Sunday, November 2, 2014

Independence Day

Independence Hall, Tel Aviv

I leaned back in my chair as the old man continued to speak. The recording crackled as he spoke words I didn’t know in a language I couldn’t speak; but I didn’t need to understand Hebrew to feel the heaviness of words that still held their weight from when they were first spoken in 1948.

Sixty-six years ago in this room, Prime Minister David Ben-Gurion stood behind that blue and white podium in front of me and read words off a scroll that had been written and finished only hours before. Only sixty-six years ago the world listened via radio as one people group, once scattered to the ends of the earth, now came together to defy all odds and the advice of the UN and the United States to declare its unified stand to claim the ground on which they stood as Eretz Yisrael, the land of Israel.

As Independence Hall continued to resound with the steady sound of Ben-Gurion’s unwavering voice laying the foundation of this new state, my mind began to wander. I was whisked back in time to a familiar land across the sea, to another Independence Hall where another group of white-haired men poured over a document that could make or break their stand for freedom. A common theme of independence and freedom was clear and prevalent in both the American and the Israeli declarations, and the similarities between the two quickly dawned on me. But the American bid for independence occurred over two hundred years ago; Israel had only made their move within the last century. And as my American sense of superiority swelled up in me again, I had another epiphany.

Israel didn’t come to this land on boats from across an ocean; they didn’t secede from another overbearing country—this is their home country, and has been for three thousand years, back to the days when Abraham and his sons walked the land. Israel had been Israel for a long time before this this fateful day in 1948; and now after being dispersed among the nations, they had returned to make Israel a nation once again. The declaration of statehood that currently rang in my ears is just as monumental, if not more so, as the uprising of young America in the 1770s. As much as I would have loved to hear the voices of my founding fathers and witness the birth of my own country, I realized how much more significant this time and place is for a people who were once scattered around the world and severely persecuted only a few years before in the previous world war. To be united on home soil would be more than a dream come true.

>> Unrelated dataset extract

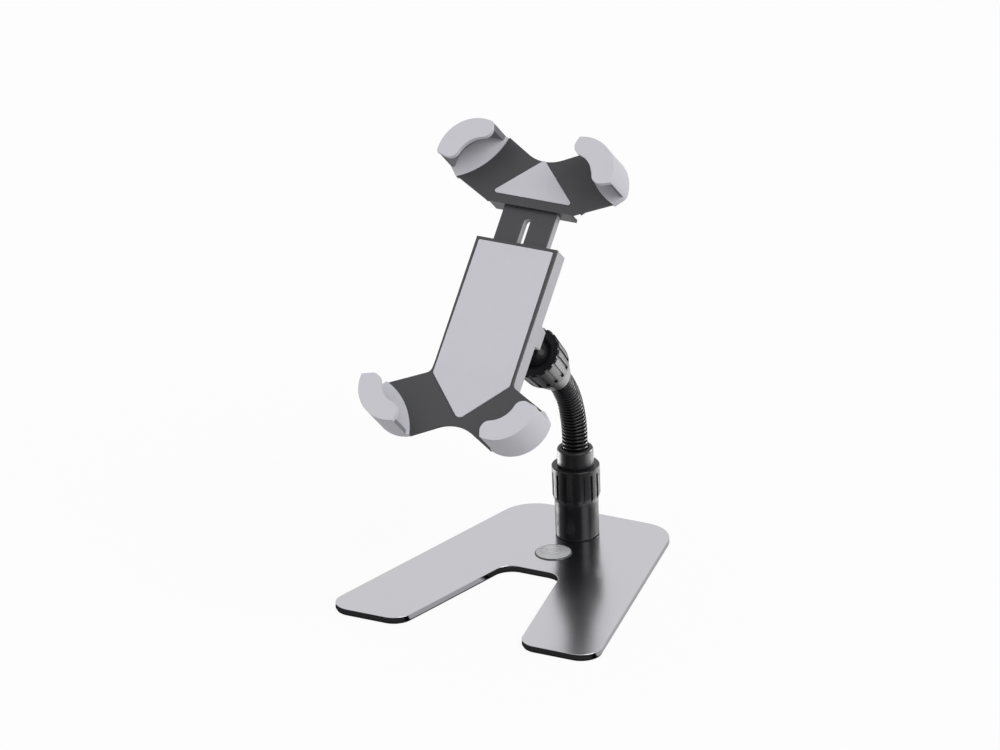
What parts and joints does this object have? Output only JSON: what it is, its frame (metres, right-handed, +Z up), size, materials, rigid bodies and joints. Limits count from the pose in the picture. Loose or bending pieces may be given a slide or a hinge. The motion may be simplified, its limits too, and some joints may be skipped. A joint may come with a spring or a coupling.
{
  "type": "desktop phone stand",
  "caption": "Phone stand with a notched flat base, a post, a ribbed bending neck, a ball joint and a slanted holder whose upper jaw slides, with soft corner claws.",
  "frame": {"origin": "centre of the post's axis on the desk plane, which is the underside of the anti-slip sheet", "axes": "+Z up along the post, -Y forward over the notch of the base and towards the phone's user, +X to the user's right; symmetric about the plane X = 0"},
  "size_m": [0.1546, 0.1781, 0.2484],
  "materials": {
    "base_silver": "fine satin silver paint",
    "sheet_dark": "smooth matt EVA sheet",
    "cap_clear": "clear soft cap",
    "post_black": "satin black",
    "washer_dark": "matt",
    "screw_dark": "dark zinc steel",
    "ring_white": "plain moulded plastic",
    "collar_black": "satin black moulded plastic",
    "ferrule_black": "satin black",
    "neck_black": "satin black sleeve",
    "socket_black": "satin black moulded plastic",
    "cup_white": "slippery moulded plastic",
    "nut_black": "satin black moulded plastic",
    "stud_black": "glossy black",
    "holder_light": "fine satin light grey plastic",
    "holder_dark": "fine satin dark grey plastic",
    "pad_light": "matt soft pad",
    "claw_soft": "matt soft light grey boot"
  },
  "bodies": {
    "base": {"base_plate": "base_silver", "anti_slip_sheet": "sheet_dark", "domed_cap": "cap_clear", "foot_washer": "washer_dark", "post": "post_black", "post_screw": "screw_dark", "compression_ring": "ring_white"},
    "collar": {"collar_nut": "collar_black"},
    "neck_root": {"neck_ferrule": "ferrule_black", "neck_section_1": "neck_black"},
    "neck_2": {"neck_section_2": "neck_black"},
    "neck_3": {"neck_section_3": "neck_black"},
    "neck_4": {"neck_section_4": "neck_black"},
    "neck_5": {"neck_section_5": "neck_black"},
    "neck_6": {"neck_section_6": "neck_black"},
    "neck_7": {"neck_section_7": "neck_black"},
    "socket": {"neck_section_8": "neck_black", "ball_socket": "socket_black", "friction_cup": "cup_white"},
    "nut": {"ball_nut": "nut_black"},
    "ball": {"ball_stud": "stud_black"},
    "holder": {"stem": "holder_light", "stem_screws": "screw_dark", "rear_cover": "holder_light", "cover_screws": "screw_dark", "face_plate": "holder_dark", "front_pad": "pad_light", "guide_screw": "screw_dark", "spring_washer": "screw_dark", "claw_lower_left": "claw_soft", "claw_lower_right": "claw_soft"},
    "jaw": {"upper_jaw": "holder_dark", "tongue_back": "holder_light", "tongue_screws": "screw_dark", "jaw_back_cover": "holder_dark", "jaw_cover_screws": "screw_dark", "triangle_pad": "pad_light", "claw_upper_left": "claw_soft", "claw_upper_right": "claw_soft"}
  },
  "joints": [
    {"name": "collar_turn", "type": "hinge", "parent": "base", "child": "collar", "pos_m": [0, 0, 0.034], "axis": [0, 0, 1], "range_deg": [0, 120]},
    {"name": "neck_swivel", "type": "hinge", "parent": "base", "child": "neck_root", "pos_m": [0, 0, 0.044], "axis": [0, 0, 1], "continuous": true},
    {"name": "neck_bend_1", "type": "hinge", "parent": "neck_root", "child": "neck_2", "pos_m": [0, 0, 0.0625], "axis": [1, 0, 0], "range_deg": [-6.5, 2]},
    {"name": "neck_bend_2", "type": "hinge", "parent": "neck_2", "child": "neck_3", "pos_m": [0, -0.00075, 0.06906], "axis": [1, 0, 0], "range_deg": [-6.5, 2]},
    {"name": "neck_bend_3", "type": "hinge", "parent": "neck_3", "child": "neck_4", "pos_m": [0, -0.00223, 0.07549], "axis": [1, 0, 0], "range_deg": [-6.5, 2]},
    {"name": "neck_bend_4", "type": "hinge", "parent": "neck_4", "child": "neck_5", "pos_m": [0, -0.00443, 0.08171], "axis": [1, 0, 0], "range_deg": [-6.5, 2]},
    {"name": "neck_bend_5", "type": "hinge", "parent": "neck_5", "child": "neck_6", "pos_m": [0, -0.00733, 0.08764], "axis": [1, 0, 0], "range_deg": [-6.5, 2]},
    {"name": "neck_bend_6", "type": "hinge", "parent": "neck_6", "child": "neck_7", "pos_m": [0, -0.01087, 0.09321], "axis": [1, 0, 0], "range_deg": [-6.5, 2]},
    {"name": "neck_bend_7", "type": "hinge", "parent": "neck_7", "child": "socket", "pos_m": [0, -0.01503, 0.09834], "axis": [1, 0, 0], "range_deg": [-6.5, 2]},
    {"name": "ball_nut_turn", "type": "hinge", "parent": "socket", "child": "nut", "pos_m": [0, -0.03963, 0.12252], "axis": [0, -0.7133, 0.7009], "range_deg": [0, 120]},
    {"name": "ball_tilt", "type": "hinge", "parent": "socket", "child": "ball", "pos_m": [0, -0.03963, 0.12252], "axis": [1, 0, 0], "range_deg": [-35, 30]},
    {"name": "holder_spin", "type": "hinge", "parent": "ball", "child": "holder", "pos_m": [0, -0.03963, 0.12252], "axis": [0, -0.7133, 0.7009], "range_deg": [-90, 90]},
    {"name": "jaw_slide", "type": "slide", "parent": "holder", "child": "jaw", "axis": [0, 0.7009, 0.7133], "range_m": [-0.0195, 0.027]}
  ]
}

As I mentally returned to my seat after straddling the formation of two nations, I finally began to grasp the miracle of the history before me. I now understood the relief in Ben-Gurion’s voice as he concluded the words "The State of Israel is established!" and the joy that overflowed from the recording as the room burst into the singing of Hatikvah, the current national anthem.

The tour guide clicked off the recording and returned to the center of the room to conclude this momentous occasion. The following day five nations rose up against young Israel, forcing her to defend herself with what little weapons and strength she had—thus beginning of the 1948 War of Independence. The room was suspended in silence as the guide concluded the tour.


“We must do the utmost to survive,” she said, speaking for far more than herself. “The land and the country is beautiful, yes—but it is not an easy one. If we want to survive, we must fight back.”